Et quelques artistes "parisiens", tels que James Germain ou Jacob Desvarieux, sont venus témoigner cette ferveur qui a aussi touchée notre raggamuffinman franco-espagnol préféré, puisque Sergent Garcia a accepter de parrainer cette soirée : "Je n'ai pas hésité, car Haïti c'est la Caraïbe, une île riche en culture, musique, rythmes et pétrie d'africanité comme Cuba ou la Jamaïque que je connais. Je dis souvent l'Afrique, la Caraïbe et l'Amérique du Sud donnent beaucoup, à un moment donner il fait aussi leur donner." Et pour la cause le Sergent s'est greffé sur la mixture reggae-ragga de l'excellent jazz (orchestre) des Brothers Posse, immenses stars en Haïti. "On pensait être les meilleurs toasters de la Caraïbe, mais le Sergent nous avons vraiment surpris, il est excellent" souffle le chanteur Vipère Du Millénaire, qui a grandit à Clichy-sous-Bois et est revenu vivre dans le quartier de la route des frères à Pétionville où s'est formé le groupe il y a 10 ans. "J'ai écouté les disques de tous les groupes du festival et j'ai découvert le travail de Brothers Posse qui correspondait au mien : un mélange de musiques traditionnelles et de reggae. J'étais sûr que ça fonctionnerait bien entre nous ! " s'enthousiasme El Sergente.

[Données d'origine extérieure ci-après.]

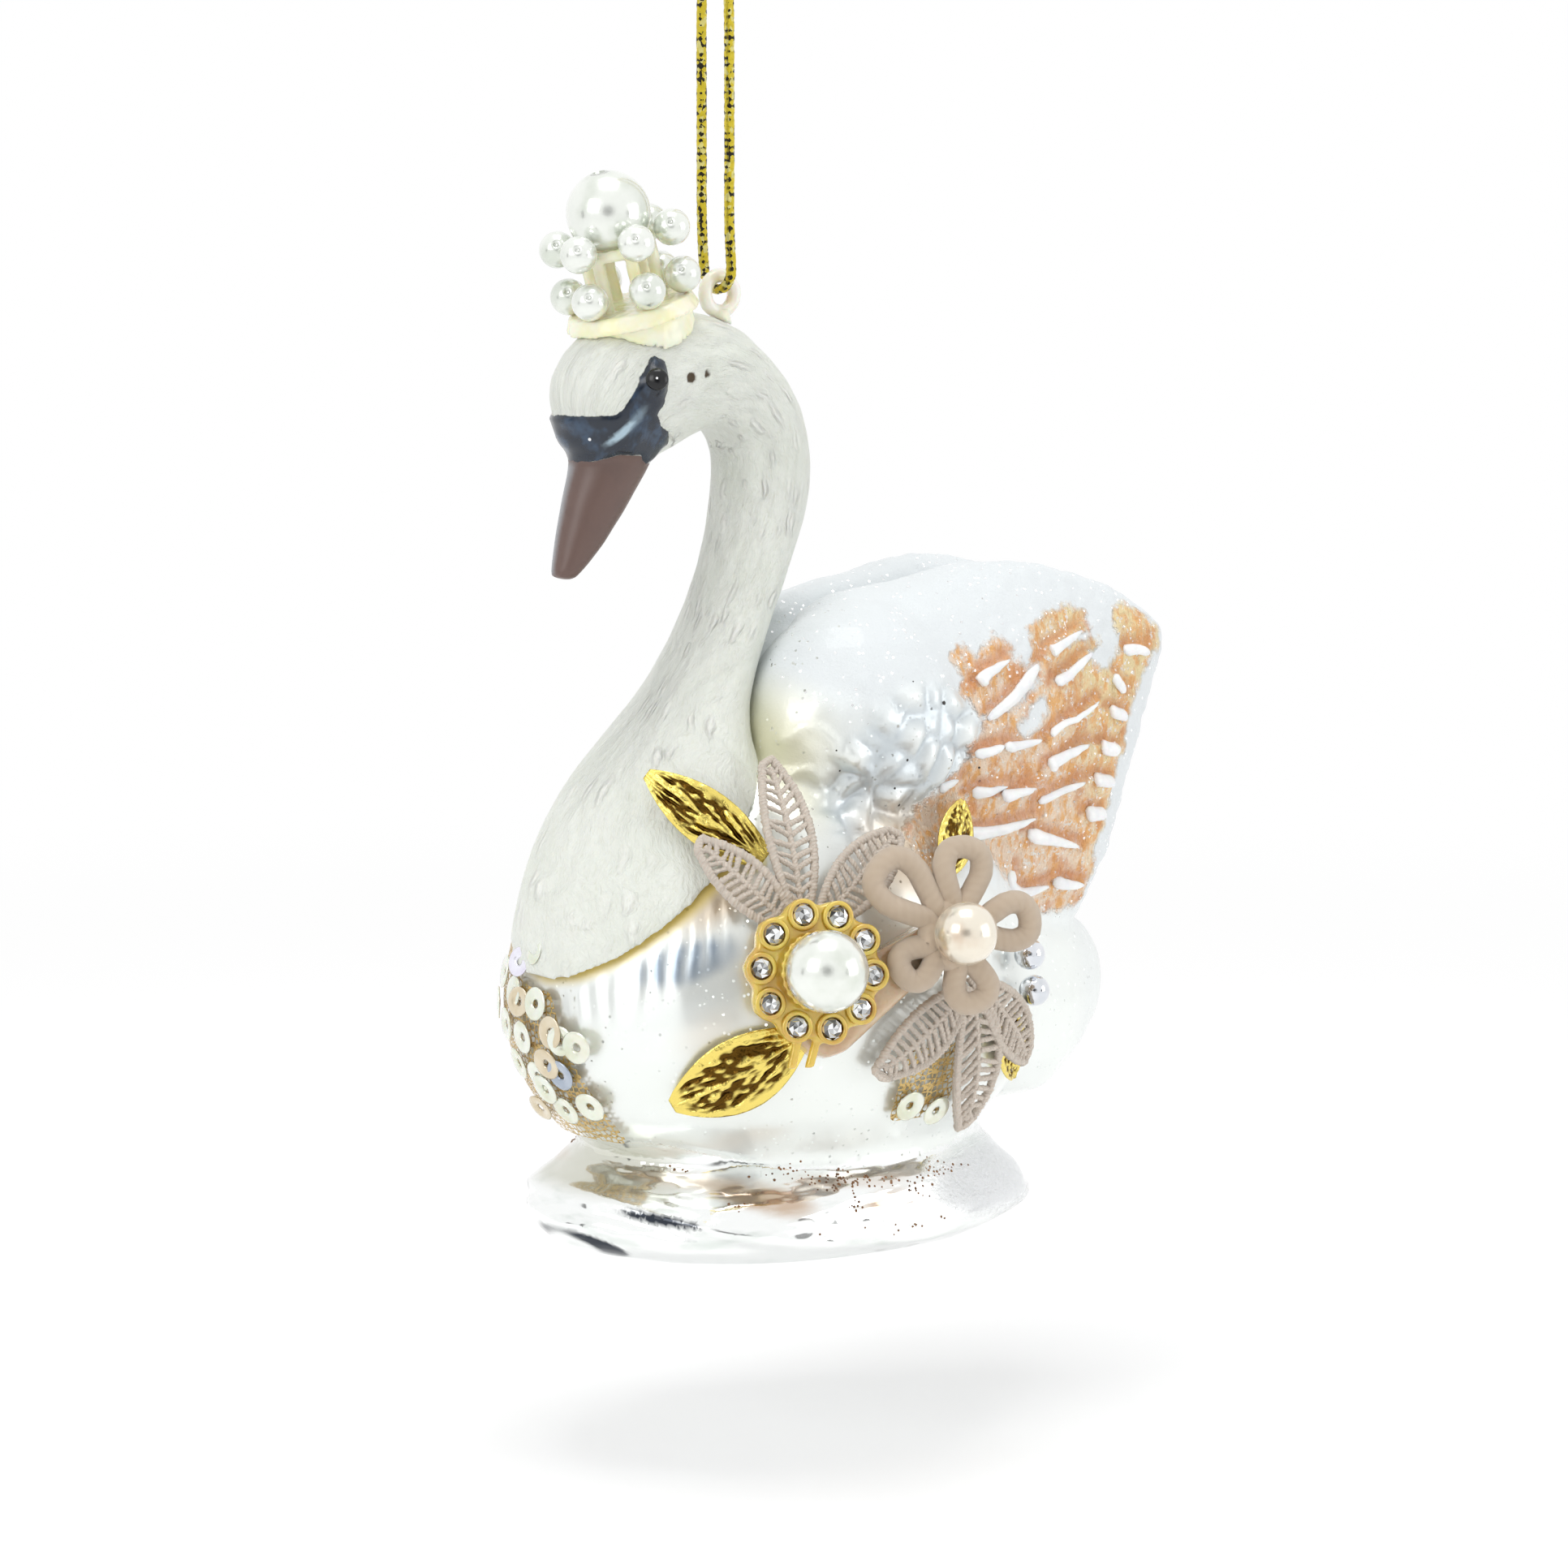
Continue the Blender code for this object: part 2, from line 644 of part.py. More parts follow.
def leaf_grid(leaf, along, across, lift):
    """Returns a grid of points over an arched leaf; lift is a function of row and column."""
    base_x, base_z, tip_x, tip_z, half_width = leaf
    base = Vector((base_x, -skin_reach(base_x, base_z), base_z))
    tip = Vector((tip_x, -skin_reach(tip_x, tip_z), tip_z))
    run = tip - base
    outward = (outward_at(base_x, base_z) + outward_at(tip_x, tip_z)).normalized()
    side = run.cross(outward).normalized()
    outward = side.cross(run).normalized()
    arch = run.length_squared / (8 * LEAF_BED_RADIUS)
    grid = []
    for i, u in enumerate(along):
        reach = half_width * max(math.sin(math.pi * (0.09 + 0.87 * u)) ** 0.8, 0.12)
        spine = base + run * u + outward * arch * 4 * u * (1 - u)
        row = []
        for j, v in enumerate(across):
            row.append(spine + side * reach * v + outward * lift(i, j))
        grid.append(row)
    return grid


def make_gold_leaf(name, leaf, material):
    """Builds one embossed metal leaf that follows the flank."""
    *shape, lift = leaf
    along = spread(0.0, 1.0, LEAF_ROWS)
    across = (-1.0, -0.5, 0.0, 0.5, 1.0)

    def relief(i, j):
        vein = j in (0, 2, 4) or (i % 2 == 0)
        return lift + LEAF_THICKNESS + (LEAF_EMBOSS if vein else 0.0)

    bm = bmesh.new()
    under = leaf_grid(shape, along, across, lambda i, j: lift)
    over = leaf_grid(shape, along, across, relief)
    add_sheet(bm, under, over, lambda i, j: True)
    return mesh_object(name, bm, material, smooth=False)


def add_lace_leaf(bm, leaf, lift):
    """Adds one openwork lace leaf: two rims and a rib, tied by bars."""
    along = [0.0]
    for k in range(LACE_SLOTS):
        along += [(k + 0.42) / (LACE_SLOTS + 0.42), (k + 1.0) / (LACE_SLOTS + 0.42)]
    along.append(1.0)
    across = (-1.0, -0.66, -0.14, 0.14, 0.66, 1.0)
    under = leaf_grid(leaf, along, across, lambda i, j: lift)
    over = leaf_grid(leaf, along, across, lambda i, j: lift + LACE_THICKNESS)
    add_sheet(bm, under, over, lambda i, j: j in (0, 2, 4) or i % 2 == 0)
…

Du coup, il a définitivement décidé de mettre le cap sur l'île prochainement "avec maintenant un bon carnet d'adresses en poche !" Après Bernard Lavilliers, l'île accueillera donc peut–être bientôt un autre voyageur-chanteur… En attendant le voyage musical en Haïti vous attend au Cabaret sauvage avec une palette de toutes les richesses de l'île : la Musique rasine et les tambours d'Azor, le Compa originel de l'Orchestre Septentrional, la musique Twoubadours de Ti Coca ou le reggae-ragge des Brothers Posse. Mèsy en pile. Tout Moune conten.